To the OP. Yes, I think you 'could' tow that setup if it is entirely on YOUR property, but if you even travel 10' on a public road then its an obvious 'NO'. Even if you plan to do it at 5am when traffic is light, all it takes is a drunk bartender who just got off of their graveyard shift to roll through a stop sign and at no fault of your own you T bone them. And while in a criminal sense you would probably be ok, the following civil suit would take you for all you are worth. Not worth it IMO. It sounds like you are not in a city center so you probably have plenty of neighbors or friends who could lend you a 1 ton pickup for a full tank of gas and case of beer.
 
It's a safety issue.
Why take unnecessary safety risks? Is it not worth $40 to rent a truck to not operate outside the safety ratings of your vehicle and potentially put other people at risk?
22,000 pounds (vehicle and trailer) at 40mph is 9M lbft of force. The fact others are trying to justify this is bizarre. Maybe I'm getting overly cautious in my old age.
 
Last edited:
I'm not condoning anything here. There's risks involved. There's legalities. All great inputs to be considered by the OP.

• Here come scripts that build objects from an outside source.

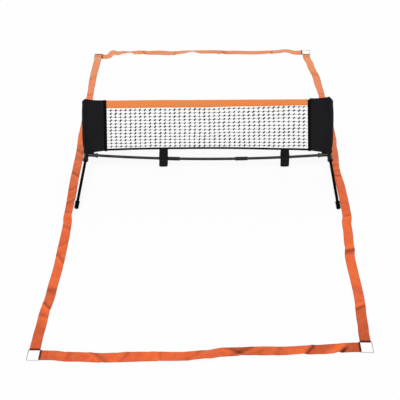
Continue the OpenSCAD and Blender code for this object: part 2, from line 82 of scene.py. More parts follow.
NET_PLACE, NET_TURN = (16 * MM, 17 * MM), radians(-0.4)
HALF_SPAN = 707 * MM
LEG_REACH, LEG_SLOPE, LEG_SPLAY = 362 * MM, radians(15), radians(3.5)
LEG_TRAVEL = 30 * MM
FOOT_R, FOOT_ROUND, FOOT_LEN = 12 * MM, 3 * MM, 44 * MM
HUB_Z = ((LEG_REACH - FOOT_ROUND) * sin(LEG_SLOPE) + (FOOT_R - FOOT_ROUND) * cos(LEG_SLOPE)
         + FOOT_ROUND)

BAR_SLOPE = radians(5.4)
BAR_R = HALF_SPAN / sin(BAR_SLOPE)
BAR_LOW_Z = HUB_Z - BAR_R * (1 - cos(BAR_SLOPE))

NET_BOTTOM = HUB_Z + 31 * MM
NET_TOP = NET_BOTTOM + 357 * MM
NET_HALF_BOTTOM = HALF_SPAN - 125 * MM
NET_HALF_TOP = NET_HALF_BOTTOM - 36 * MM
BAND_BOTTOM = NET_TOP - 50 * MM
HEM_ARCH, HEM_H = 12 * MM, 13 * MM
SEAM_IN = 6 * MM
BINDING_W = 16 * MM

UPRIGHT_RISE, UPRIGHT_LEAN = 376 * MM, 39 * MM
UPRIGHT_R = (UPRIGHT_RISE ** 2 + UPRIGHT_LEAN ** 2) / (2 * UPRIGHT_LEAN)
UPRIGHT_END = asin(UPRIGHT_RISE / UPRIGHT_R)
UPRIGHT_SOCKET = 30 * MM
COLLAR_R = 13.25 * MM
SLEEVE_R = 9.8 * MM
PANEL_FOOT_W = 46 * MM
PANEL_FOOT_Z = HUB_Z + UPRIGHT_SOCKET - 11 * MM
# The highest point of an end panel: how far in from the upright's tip, and above the net's top
PANEL_CORNER, PANEL_PEAK = 5 * MM, 8 * MM

STRAP_W, STRAP_END_Z, STRAP_OPEN = 50 * MM, 12 * MM, 11.35 * MM
STRAP_X = {"left": 450 * MM - HALF_SPAN, "right": HALF_SPAN - 255 * MM}

TAPE_W, TAPE_T = 49 * MM, 1.6 * MM
FOOT_OUT = LEG_REACH * cos(LEG_SLOPE) * sin(LEG_SPLAY) + FOOT_R
COURT_W, COURT_L = 2 * (HALF_SPAN + FOOT_OUT + 19 * MM + TAPE_W / 2), 2498 * MM
# Where the side tapes pass the feet, with the legs drawn out, and how they bend back to their lie
FOOT_Y = (LEG_REACH - FOOT_LEN / 2) * cos(LEG_SLOPE)
FOOT_ZONE, FOOT_FADE = FOOT_LEN / 2 + LEG_TRAVEL + 16 * MM, 60 * MM
CLEAR_X = (HALF_SPAN + FOOT_OUT + LEG_TRAVEL * cos(LEG_SLOPE) * sin(LEG_SPLAY) + TAPE_W / 2
           + 1.8 * MM)
# An end loop round a ring's bar: its inside and outside radius, and where its flap ends and begins
LOOP_RI, LOOP_RO = 2.2 * MM, 3.8 * MM
LOOP_SEWN, LOOP_NECK = 34 * MM, 12 * MM
RING_HALF = TAPE_W / 2 + LOOP_RO + 0.3 * MM
# How far each corner is laid off the true rectangle, in millimetres along X and Y: front left,
# front right, back left, back right
LAY = [(9, -23), (-34, 21), (1, -11), (-62, 21)]
# How far each tape's middle lies beside the straight line between its ends: (share, millimetres)
FRONT_BOW = [(0, 0), (0.08, -12), (0.2, -22), (0.34, -21), (0.44, -26), (0.52, -20), (0.58, -8),
             (0.7, -7), (0.78, -11), (0.88, -7), (1, 0)]
BACK_BOW = [(0, 0), (0.04, 27), (0.08, 40), (0.17, 48), (0.25, 40), (0.34, 28), (0.44, 38),
            (0.54, 34), (0.66, 20), (0.78, 10), (0.88, 12), (0.94, 25), (1, 0)]
LEFT_BOW = [(0, 0), (0.06, -6), (0.12, -20), (0.2, -29), (0.3, -30), (0.38, -22), (0.47, -16),
            (0.56, -16), (0.64, -8), (0.8, -3), (0.9, 4), (1, 0)]
RIGHT_BOW = [(0, 0), (0.03, -5), (0.1, -14), (0.2, -10), (0.235, -20), (0.29, -29), (0.35, -36),
             (0.42, -43), (0.49, -33), (0.56, -45), (0.66, -54), (0.78, -46), (0.88, -39),
             (0.96, -15), (1, 0)]


def hem_z(x):
    """Height of the net's bottom edge at a distance from the net's middle."""
    return NET_BOTTOM + HEM_ARCH * (1 - (x / NET_HALF_BOTTOM) ** 2)


def net_half(z):
    """Half width of the netting at a height."""
    return NET_HALF_TOP + (NET_HALF_BOTTOM - NET_HALF_TOP) * (NET_TOP - z) / (NET_TOP - NET_BOTTOM)


def bar_z(x):
    """Height of the crossbar's centre line."""
    return BAR_LOW_Z + BAR_R - sqrt(BAR_R ** 2 - x ** 2)


def upright_x(z):
    """Distance of an upright's centre line from the net's middle, at a height."""
    return HALF_SPAN - UPRIGHT_R + sqrt(UPRIGHT_R ** 2 - (z - HUB_Z) ** 2)


# ---------------------------------------------------------------- node trees

def feed(tree, node, inputs):
    """Gives a node its inputs: sockets to link or values to set, by the socket's name or number."""
    for key, value in inputs.items():
        if isinstance(value, bpy.types.NodeSocket):
            tree.links.new(value, node.inputs[key])
        else:
            node.inputs[key].default_value = value


def add(tree, kind, inputs=None, **settings):
    node = tree.nodes.new(kind)
    for name, value in settings.items():
        setattr(node, name, value)
    feed(tree, node, inputs or {})
    return node


def made(tree, kind, inputs=None, **settings):
    """The first output of a new node."""
    return add(tree, kind, inputs, **settings).outputs[0]


def calculate(tree, operation, *values):
    return made(tree, "ShaderNodeMath", dict(enumerate(values)), operation=operation)


def on_vector(tree, operation, inputs):
    return made(tree, "ShaderNodeVectorMath", inputs, operation=operation)


def triple(tree, x=0.0, y=0.0, z=0.0):
    return made(tree, "ShaderNodeCombineXYZ", {0: x, 1: y, 2: z})


def axes_of(tree, vector):
    return add(tree, "ShaderNodeSeparateXYZ", {0: vector}).outputs


def stretched(tree, value, low=0.0, high=1.0, to_low=0.0, to_high=1.0):
    """A value whose range is stretched to another one and held at its ends."""
    return made(tree, "ShaderNodeMapRange", {"Value": value, "From Min": low, "From Max": high,
                                             "To Min": to_low, "To Max": to_high})


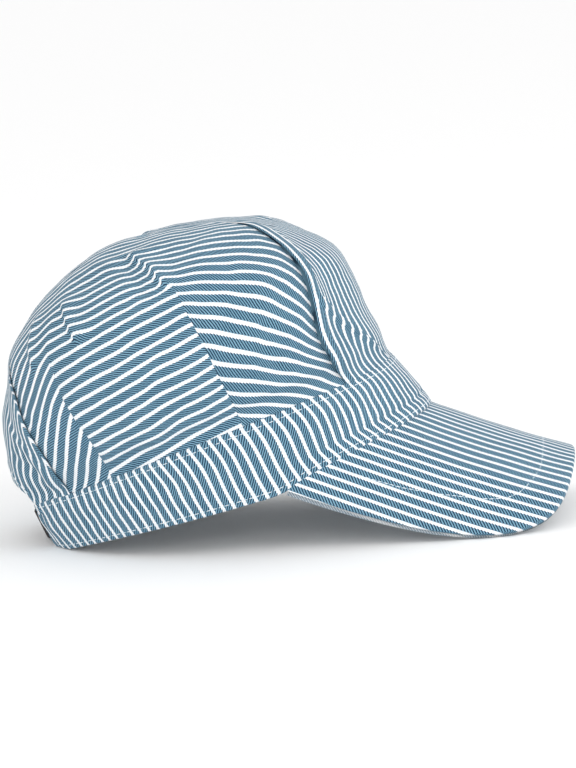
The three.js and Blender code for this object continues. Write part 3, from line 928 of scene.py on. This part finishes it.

I'm all for the safety argument. To be fair, we've got some ridiculously heavy built out rigs on this forum, thousands of pounds over GVWR capacity, riding on stilts with significant weights on their expedition racks, armored with barrel ram bumpers, speeding down the freeway. A dude towing overweight at 35-40 mph on secondary roads isn't the first threat that comes to my mind.
 
Good to have emphasis on brakes, but........what about hitch attachment points, emergency maneuvers, and safety buffers for electrical/mechanical failures. You can dial in tongue weight the the boom, but how do you know exactly what the tongue weight is? A normal tongue weight to prevent sway (which could be fatal with a 15,000 lb trailer on an LC even at 40 mph) is at least 10% of trailer weight. Are you going to load the LC hitch and suspension with 1500 lbs of trailer tongue? I'm the camp that on public roads this idea is an epic fail.
 
Let us know how it goes, or if you are being sued for everything you're worth lol
 
Physics tells us that 7,000 lb.s at 60 mph is way more dangerous than 15,000 lb.s at 30 mph. I can’t predict your environment but I’d pull it on a lot of the roads around here.
 
I wonder how tow ratings consider dealing with the rearward weight crush from behind you, should you hit a wall or other huge vehicle while towing.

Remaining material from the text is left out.